A newborn sleeps through Christmas. Their only memory is the pictures we take and the stories we tell. But a one year old? They start to see the magic. Their eyes light up when they see Christmas lights. They either smile, or scream and cry, at Santa. They get to dress up as little angels for the Nativity play and show off their adorable Christmas jammies at the end of the night. They let their big brother open all of their gifts and they fall asleep in your lap because they are just too exhausted from all the fun they had with their dozens and dozens of cousins. So as much as my heart was aching that she missed her newborn Christmas, it aches all the more for her one year old Christmas.

But we still rejoice in the season and spirit of Christmas because I know Lily would want us to. We just don't do it the way I always envisioned because honestly, from here on out, nothing is as I envisioned it.

Our second Christmas missing her will probably look a lot like our first Christmas missing her. Only this year, I expect to feel it all a lot more. I'm out of the fog, passed the shock, and I'm aware every day of my new reality. We may or may not go to Iowa. We may or may not go to Christmas parties. We may or may not feel like celebrating or singing at Mass. I just don't know and that's okay.

But, this is what I do know. We will be together as a family. We will decorate a big tree again and a small one just for Lily.

We will hang our stockings with ALL of our names. We will decorate her grave with Advent and Christmas decor. We will laugh together and we will cry together. We will remember our precious daughter. We will smile through tears when our son says, "Merry Christmas Lily!" 

And we will miss her, with every sweet memory we make with her brother, we will long for another moment with Lily.

Last year I said this and it still rings true today and always will for us:

"All in all, it was almost perfect...as close as perfect gets when you are missing your daughter. I don't think we will ever have a perfect Christmas again, but I'll take a few more "almost perfect" ones..."

~ ~ ~
Kellie Soper lives in Arizona and is wife to her amazing husband, Jason. Together they have two beautiful children, one on earth and one sweet, perfect soul in Heaven. Ted is a wild, silly, and rambunctious toddler. Their sweet Lily Frances was born sleeping on November 12, 2014. They learned at their 18 week ultrasound that Lily had a fatal neural tubal defect the doctors said was "incompatible with life." Kellie and Jason both knew Lily was not a "decision", but their precious daughter and they believe her life was of value, no matter what. She carried Lily with love for 42 weeks and 2 days. They miss her every single day, but are grateful for the honor and privilege of being her parents. You can read more about their family on Kellie's blog, Life and Love.
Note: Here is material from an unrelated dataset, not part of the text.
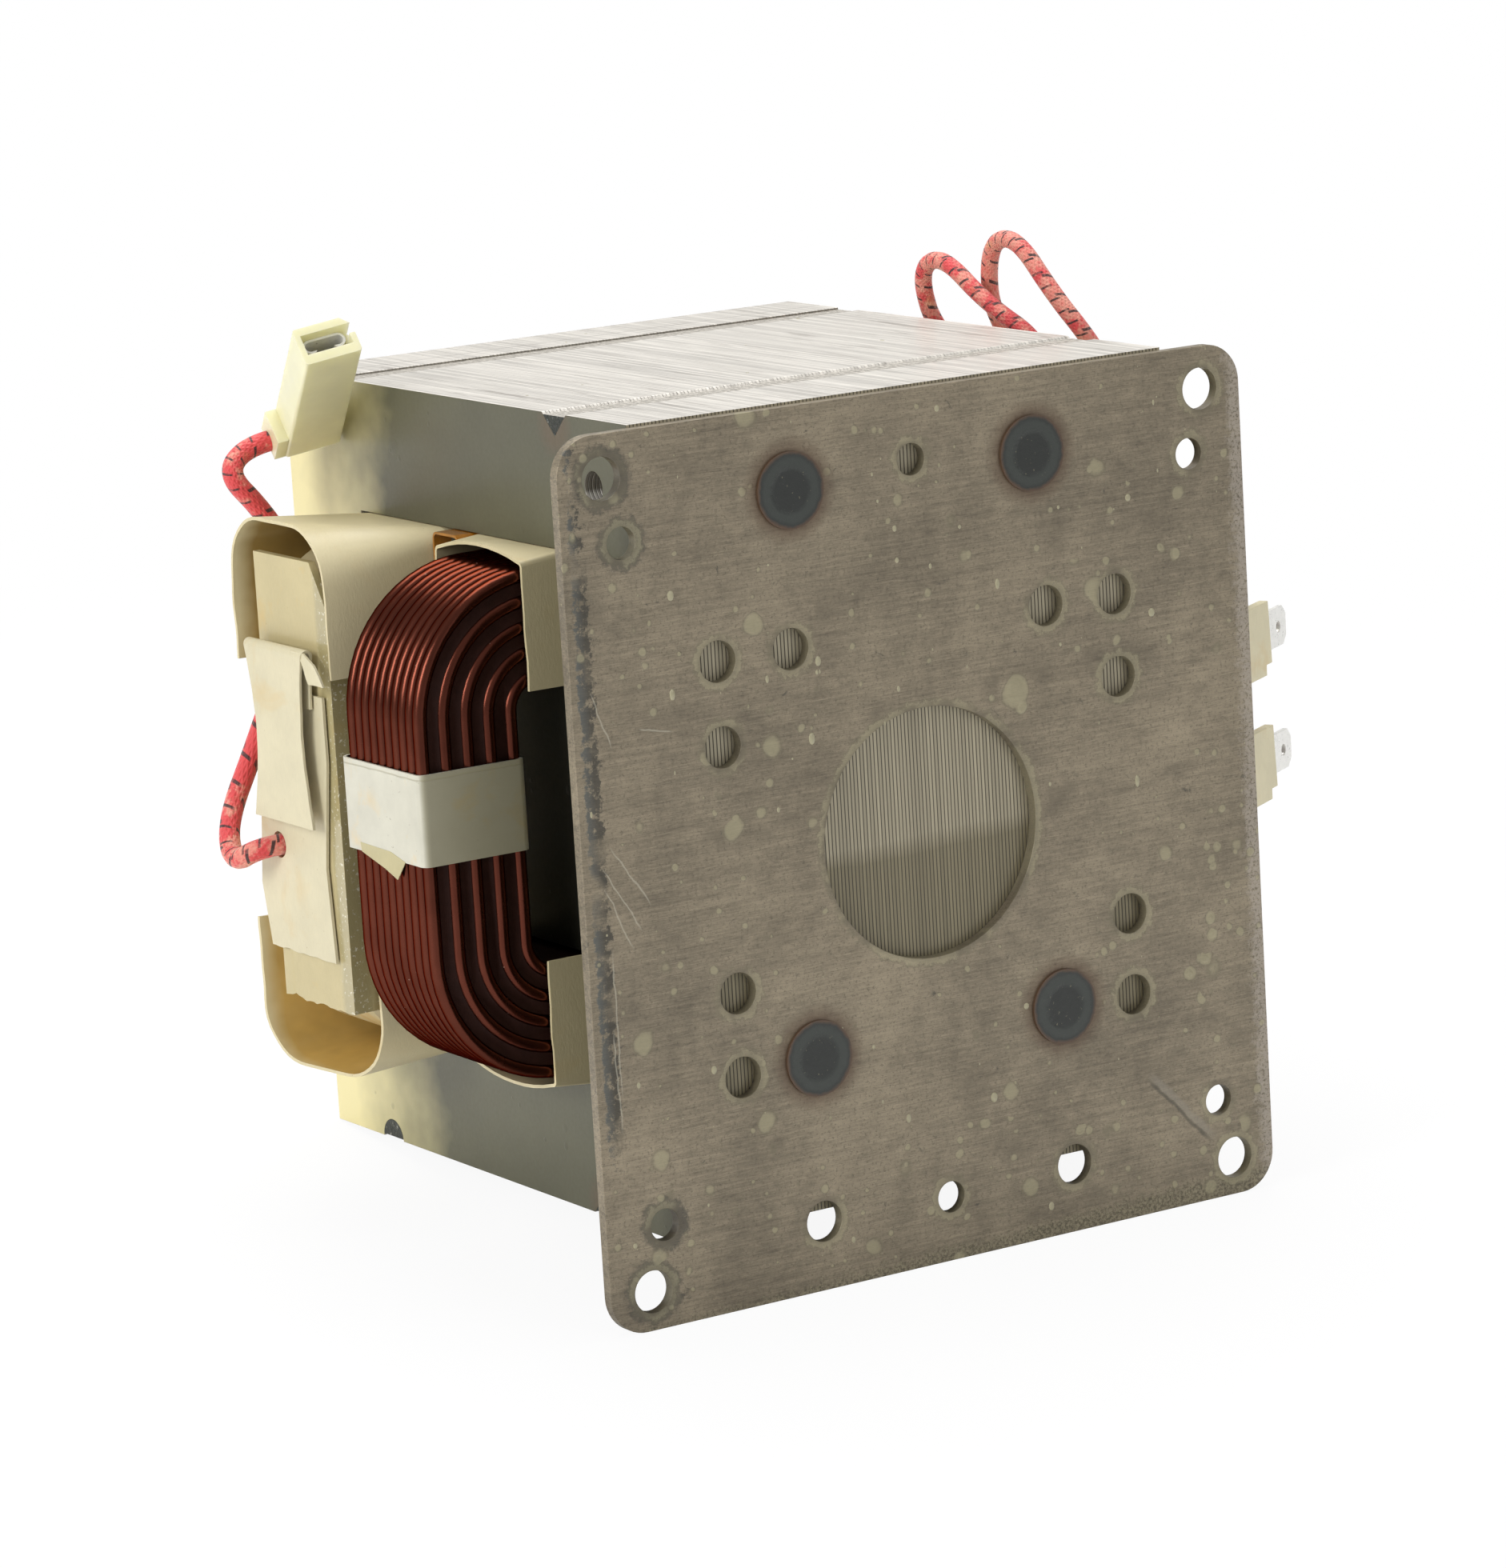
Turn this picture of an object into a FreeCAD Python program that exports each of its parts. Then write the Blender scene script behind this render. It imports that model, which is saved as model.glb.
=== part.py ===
import FreeCAD, Part
import math
import os
from FreeCAD import Matrix, Placement, Rotation, Vector

# Microwave transformer: a welded EI core on a punched steel base plate, with a heavy
# primary, a paper-boxed secondary, shunts between them and three braided leads.
# Millimetres. X runs along the plate's width, Y from the plate's outer face into the
# core, Z up the plate. The origin is the middle of the four corner holes, on the
# plate's outer face.

# Base plate
PLATE_W = 121.7
PLATE_H = 133.4
PLATE_T = 1.9
PLATE_CORNER_R = 6.0
PLATE_RISE = 0.3
CORNER_INSET_X = 7.4
CORNER_INSET_Z = 6.2
CORNER_HOLE_D = 6.4
PILOT_PITCH = 101.6
PILOT_HOLE_D = 4.8
CENTRE_HOLE_D = 38.2
SLOT_HOLE_D = 6.2
GROUP_X = 35.7
GROUP_STEP = 12.75
GROUP_LOW_Z = 18.5
EDGE_ROW_X = 23.0
EDGE_ROW_INSET = 10.9
EDGE_PILOT_INSET = 10.2
PLUG_D = 8.0
PLUG_HEAD_D = 11.5
PLUG_CROWN = 0.4
PLUG_TOP_INSET = 12.3
PLUG_LOW_INSET = 35.7
PLUG_TOP_X = 21.6
PLUG_LOW_X = 22.4

# Laminated core
LAM_T = 0.635
LAM_COUNT = 150
LEG = 20.32
BACK_YOKE = 22.1
CORE_Z = 6.46
SEAM_GROOVE_HALF = 3.4
SEAM_GROOVE_DEPTH = 3.4
BACK_GROOVE_R = 3.1
BACK_GROOVE_SETBACK = 17.92
BEAD_SINK = 0.35
YOKE_HOLE_D = 5.0
YOKE_HOLE_Z = 50.8

# Fits
FIT = 0.12
SLACK = 0.3
SEAM_GAP = 0.18
PACK_GAP = 0.2
CHANNEL_SLACK = 0.82

# Primary winding
WIRE_D = 2.19
TURNS_PER_LAYER = 10
LAYERS = 9
LAYER_PITCH = 1.9
CREST_ANGLE = 58.0
CREST_FLATS = 3
PRIMARY_IN_Z = 22.4
PRIMARY_IN_X = 57.35
PRIMARY_IN_R = 5.0

# Insulating papers and channels
PAPER_T = 0.5
PRIMARY_PAPER_DEPTH = 25.6
PRIMARY_PAPER_X = 54.9
PRIMARY_PAPER_R = 1.0
PRIMARY_PAPER_LIFT = 0.9
PRIMARY_PAPER_BOW = 1.6
CHANNEL_R = 2.2
CHANNEL_MOUTH_R = 9.5
CHANNEL_MOUTH_X = 70.5
CHANNEL_FLARE = 1.7
CHANNEL_LIFT_TOP = 2.9
CHANNEL_LIFT_LOW = 2.6
CHANNEL_LOW_NEAR_X = 66.0
CORNER_STEPS = 3
CROWN_STEPS = 4

# Tape band round the primary's left bulge
TAPE_T = 0.35
TAPE_Z = 3.3
TAPE_W = 13.8

# Magnetic shunts and their amber sleeves
SLEEVE_DEPTH = 7.7
SLEEVE_T = 0.4
SLEEVE_X = 50.5

# Secondary winding
SECONDARY_DEPTH = 21.0
SECONDARY_IN_Z = 21.2
SECONDARY_OUT_Z = 38.2
SECONDARY_IN_X = 51.6
SECONDARY_OUT_X = 68.4
SECONDARY_IN_R = 3.0
SECONDARY_OUT_R = 15.0
SECONDARY_EDGE = 0.8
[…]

Will and Keri Ellis said...

BEAUTIFULLY written!! Coming up on our first Christmas this year, lost our sweet Anen baby in August, and there is a void for sure! One year ago, this was NOT what I envisioned! Way to keep pressing on mama. You are loved, you are Treasured, you are adored! ~keri ellis

Katie Anne said...

Kellie, thank you so much for sharing your story. Prayers for you and your family this Advent and wishing you the blessing of sweet memories this Christmas.